Directions for this task
Please quote the material exactly, every line of it.

------------------------------

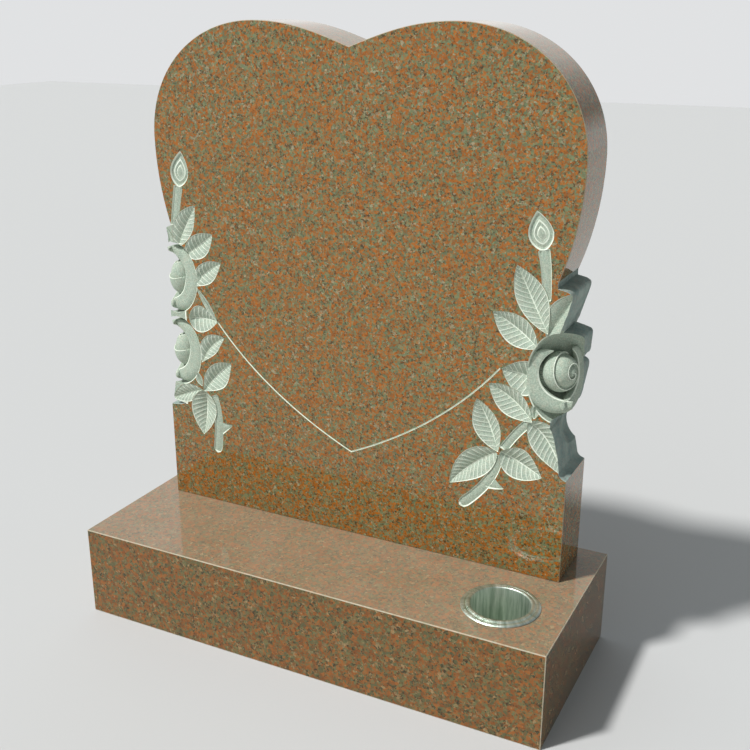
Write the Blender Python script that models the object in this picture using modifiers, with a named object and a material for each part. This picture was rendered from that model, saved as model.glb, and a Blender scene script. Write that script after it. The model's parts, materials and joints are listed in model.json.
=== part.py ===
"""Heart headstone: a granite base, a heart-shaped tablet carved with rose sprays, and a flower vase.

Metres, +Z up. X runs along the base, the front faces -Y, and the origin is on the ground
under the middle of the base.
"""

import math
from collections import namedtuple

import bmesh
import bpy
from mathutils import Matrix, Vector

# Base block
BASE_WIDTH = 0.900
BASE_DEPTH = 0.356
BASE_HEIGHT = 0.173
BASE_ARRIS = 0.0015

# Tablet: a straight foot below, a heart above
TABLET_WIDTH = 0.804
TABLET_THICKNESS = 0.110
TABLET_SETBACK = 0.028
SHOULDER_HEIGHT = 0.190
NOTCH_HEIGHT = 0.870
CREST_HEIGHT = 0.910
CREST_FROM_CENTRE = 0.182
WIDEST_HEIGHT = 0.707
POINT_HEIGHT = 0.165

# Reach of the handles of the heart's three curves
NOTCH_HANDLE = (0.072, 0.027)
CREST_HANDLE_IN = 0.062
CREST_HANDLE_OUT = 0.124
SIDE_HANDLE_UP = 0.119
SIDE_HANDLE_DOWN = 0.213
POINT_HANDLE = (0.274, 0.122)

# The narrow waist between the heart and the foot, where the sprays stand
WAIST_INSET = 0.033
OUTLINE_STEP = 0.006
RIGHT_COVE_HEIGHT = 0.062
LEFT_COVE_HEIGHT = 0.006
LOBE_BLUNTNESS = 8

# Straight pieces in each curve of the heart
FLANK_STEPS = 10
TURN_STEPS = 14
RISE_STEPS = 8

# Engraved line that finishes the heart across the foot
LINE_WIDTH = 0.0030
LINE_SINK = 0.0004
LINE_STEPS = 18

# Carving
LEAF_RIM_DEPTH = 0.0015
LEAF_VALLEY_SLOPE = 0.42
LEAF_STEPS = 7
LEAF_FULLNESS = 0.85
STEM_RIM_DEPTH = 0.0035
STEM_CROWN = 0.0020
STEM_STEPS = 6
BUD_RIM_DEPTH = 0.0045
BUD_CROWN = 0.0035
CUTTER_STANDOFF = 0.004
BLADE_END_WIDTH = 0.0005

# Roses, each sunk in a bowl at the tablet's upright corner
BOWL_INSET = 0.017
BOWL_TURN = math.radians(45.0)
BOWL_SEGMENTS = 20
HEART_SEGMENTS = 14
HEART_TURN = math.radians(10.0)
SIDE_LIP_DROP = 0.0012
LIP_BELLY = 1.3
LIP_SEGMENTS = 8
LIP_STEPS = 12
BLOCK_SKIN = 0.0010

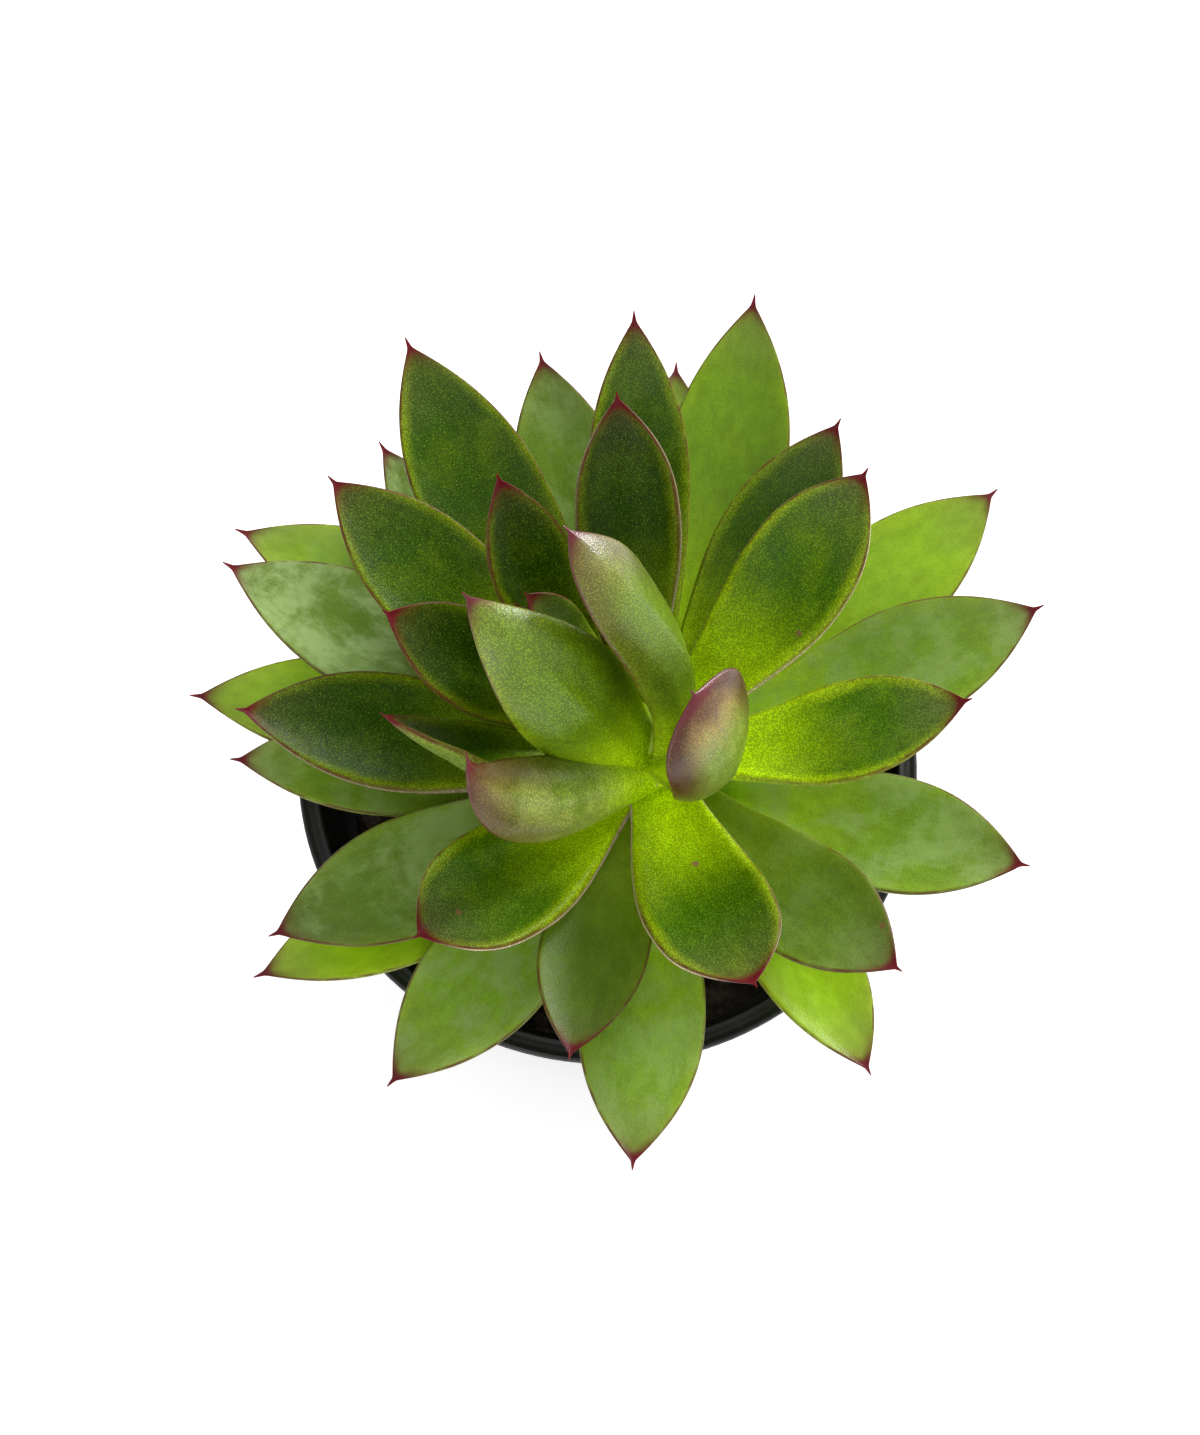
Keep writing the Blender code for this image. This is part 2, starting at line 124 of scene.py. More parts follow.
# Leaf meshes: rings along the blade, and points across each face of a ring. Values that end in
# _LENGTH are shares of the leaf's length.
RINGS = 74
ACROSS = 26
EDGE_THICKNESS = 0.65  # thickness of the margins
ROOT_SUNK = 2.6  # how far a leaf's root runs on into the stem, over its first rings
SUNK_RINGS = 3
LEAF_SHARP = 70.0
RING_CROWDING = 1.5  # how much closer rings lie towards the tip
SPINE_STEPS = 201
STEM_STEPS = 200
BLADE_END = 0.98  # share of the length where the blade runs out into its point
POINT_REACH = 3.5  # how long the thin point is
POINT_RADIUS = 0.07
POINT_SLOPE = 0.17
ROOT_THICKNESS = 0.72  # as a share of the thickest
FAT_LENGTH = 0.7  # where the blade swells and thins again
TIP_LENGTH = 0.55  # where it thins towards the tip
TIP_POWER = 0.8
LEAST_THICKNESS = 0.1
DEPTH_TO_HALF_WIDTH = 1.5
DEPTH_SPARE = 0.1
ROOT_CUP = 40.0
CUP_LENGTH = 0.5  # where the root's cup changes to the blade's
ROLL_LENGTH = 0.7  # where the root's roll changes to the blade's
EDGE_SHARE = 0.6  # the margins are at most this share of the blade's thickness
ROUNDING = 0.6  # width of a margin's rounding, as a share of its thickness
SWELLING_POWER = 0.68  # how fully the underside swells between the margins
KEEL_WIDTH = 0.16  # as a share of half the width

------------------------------

Response
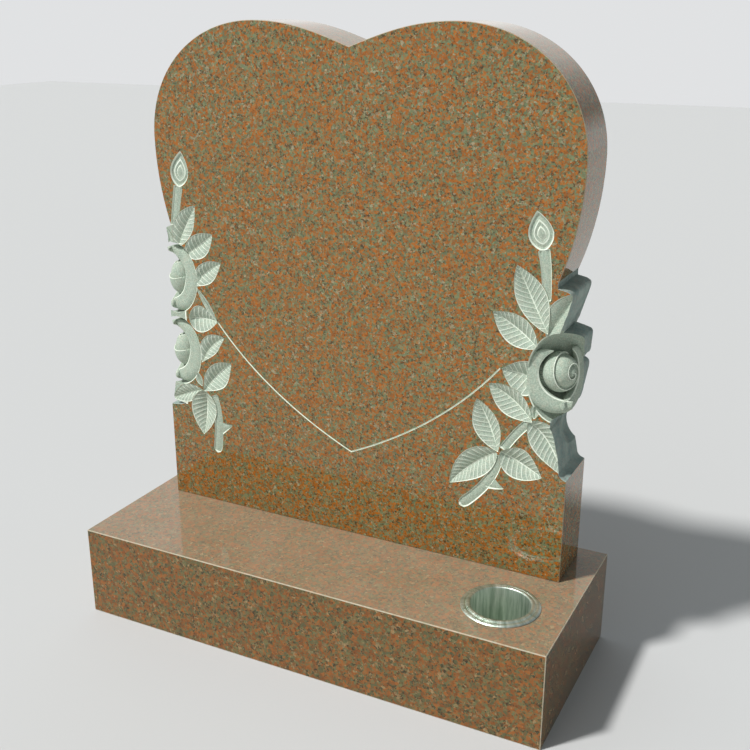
Write the Blender Python script that models the object in this picture using modifiers, with a named object and a material for each part. This picture was rendered from that model, saved as model.glb, and a Blender scene script. Write that script after it. The model's parts, materials and joints are listed in model.json.
=== part.py ===
"""Heart headstone: a granite base, a heart-shaped tablet carved with rose sprays, and a flower vase.

Metres, +Z up. X runs along the base, the front faces -Y, and the origin is on the ground
under the middle of the base.
"""

import math
from collections import namedtuple

import bmesh
import bpy
from mathutils import Matrix, Vector

# Base block
BASE_WIDTH = 0.900
BASE_DEPTH = 0.356
BASE_HEIGHT = 0.173
BASE_ARRIS = 0.0015

# Tablet: a straight foot below, a heart above
TABLET_WIDTH = 0.804
TABLET_THICKNESS = 0.110
TABLET_SETBACK = 0.028
SHOULDER_HEIGHT = 0.190
NOTCH_HEIGHT = 0.870
CREST_HEIGHT = 0.910
CREST_FROM_CENTRE = 0.182
WIDEST_HEIGHT = 0.707
POINT_HEIGHT = 0.165

# Reach of the handles of the heart's three curves
NOTCH_HANDLE = (0.072, 0.027)
CREST_HANDLE_IN = 0.062
CREST_HANDLE_OUT = 0.124
SIDE_HANDLE_UP = 0.119
SIDE_HANDLE_DOWN = 0.213
POINT_HANDLE = (0.274, 0.122)

# The narrow waist between the heart and the foot, where the sprays stand
WAIST_INSET = 0.033
OUTLINE_STEP = 0.006
RIGHT_COVE_HEIGHT = 0.062
LEFT_COVE_HEIGHT = 0.006
LOBE_BLUNTNESS = 8

# Straight pieces in each curve of the heart
FLANK_STEPS = 10
TURN_STEPS = 14
RISE_STEPS = 8

# Engraved line that finishes the heart across the foot
LINE_WIDTH = 0.0030
LINE_SINK = 0.0004
LINE_STEPS = 18

# Carving
LEAF_RIM_DEPTH = 0.0015
LEAF_VALLEY_SLOPE = 0.42
LEAF_STEPS = 7
LEAF_FULLNESS = 0.85
STEM_RIM_DEPTH = 0.0035
STEM_CROWN = 0.0020
STEM_STEPS = 6
BUD_RIM_DEPTH = 0.0045
BUD_CROWN = 0.0035
CUTTER_STANDOFF = 0.004
BLADE_END_WIDTH = 0.0005

# Roses, each sunk in a bowl at the tablet's upright corner
BOWL_INSET = 0.017
BOWL_TURN = math.radians(45.0)
BOWL_SEGMENTS = 20
HEART_SEGMENTS = 14
HEART_TURN = math.radians(10.0)
SIDE_LIP_DROP = 0.0012
LIP_BELLY = 1.3
LIP_SEGMENTS = 8
LIP_STEPS = 12
BLOCK_SKIN = 0.0010

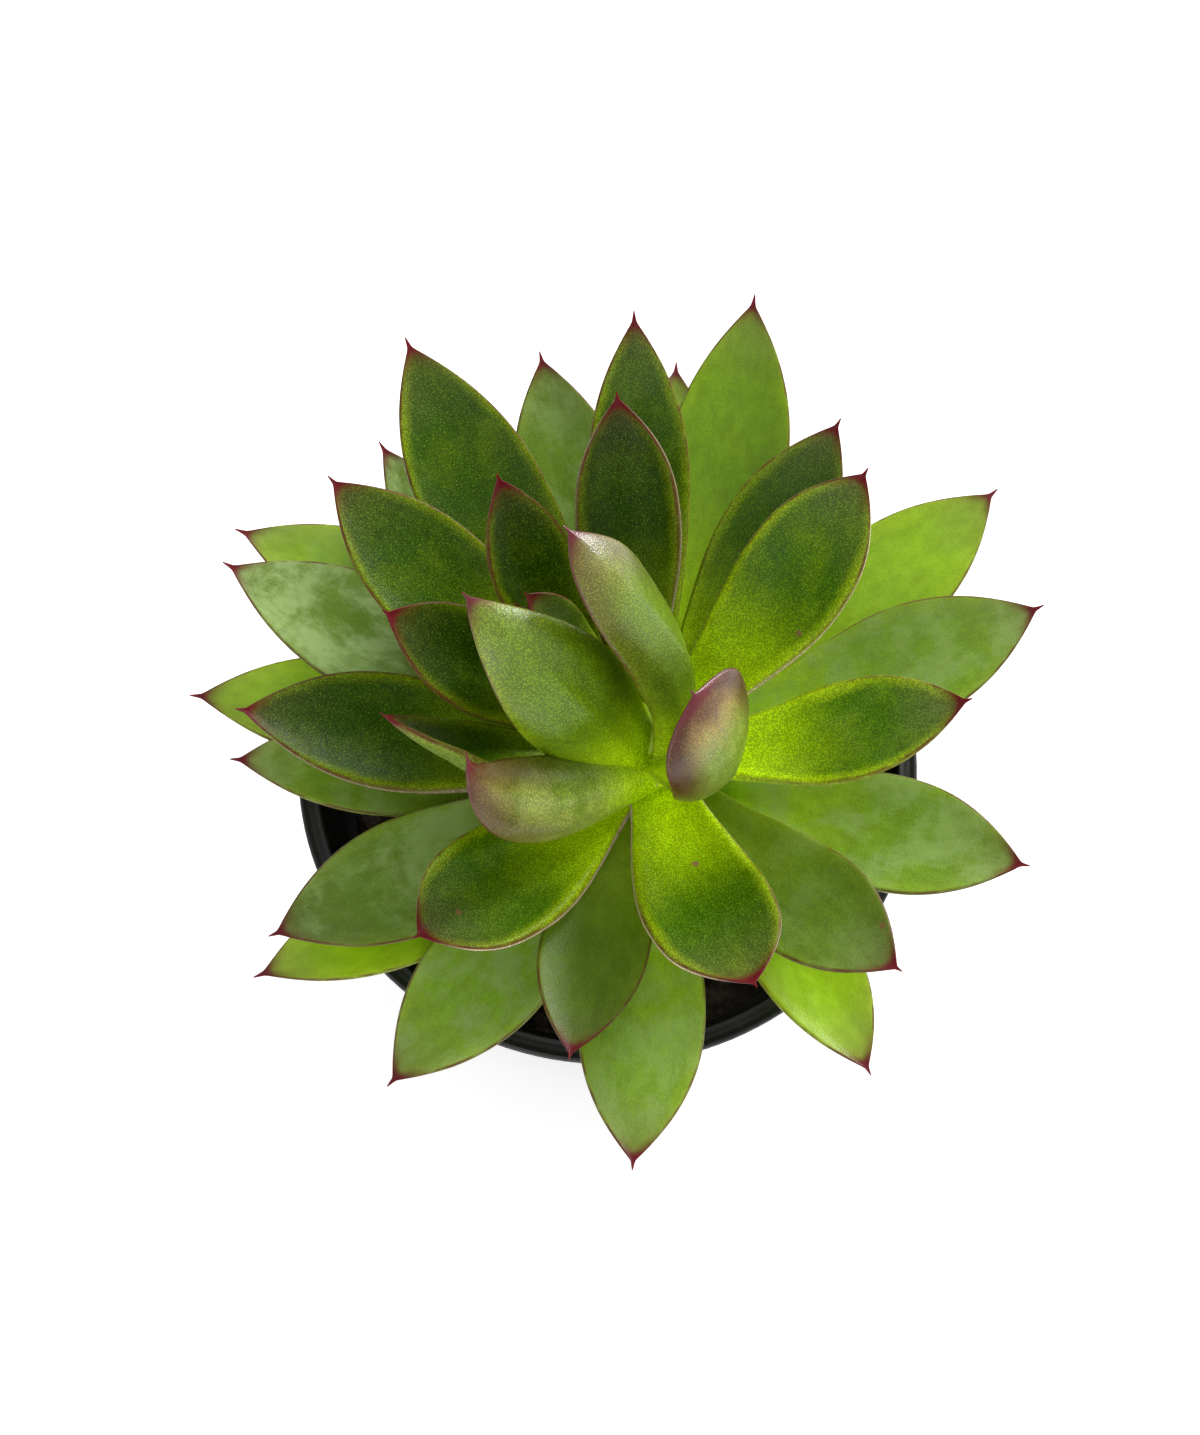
Keep writing the Blender code for this image. This is part 2, starting at line 124 of scene.py. More parts follow.
# Leaf meshes: rings along the blade, and points across each face of a ring. Values that end in
# _LENGTH are shares of the leaf's length.
RINGS = 74
ACROSS = 26
EDGE_THICKNESS = 0.65  # thickness of the margins
ROOT_SUNK = 2.6  # how far a leaf's root runs on into the stem, over its first rings
SUNK_RINGS = 3
LEAF_SHARP = 70.0
RING_CROWDING = 1.5  # how much closer rings lie towards the tip
SPINE_STEPS = 201
STEM_STEPS = 200
BLADE_END = 0.98  # share of the length where the blade runs out into its point
POINT_REACH = 3.5  # how long the thin point is
POINT_RADIUS = 0.07
POINT_SLOPE = 0.17
ROOT_THICKNESS = 0.72  # as a share of the thickest
FAT_LENGTH = 0.7  # where the blade swells and thins again
TIP_LENGTH = 0.55  # where it thins towards the tip
TIP_POWER = 0.8
LEAST_THICKNESS = 0.1
DEPTH_TO_HALF_WIDTH = 1.5
DEPTH_SPARE = 0.1
ROOT_CUP = 40.0
CUP_LENGTH = 0.5  # where the root's cup changes to the blade's
ROLL_LENGTH = 0.7  # where the root's roll changes to the blade's
EDGE_SHARE = 0.6  # the margins are at most this share of the blade's thickness
ROUNDING = 0.6  # width of a margin's rounding, as a share of its thickness
SWELLING_POWER = 0.68  # how fully the underside swells between the margins
KEEL_WIDTH = 0.16  # as a share of half the width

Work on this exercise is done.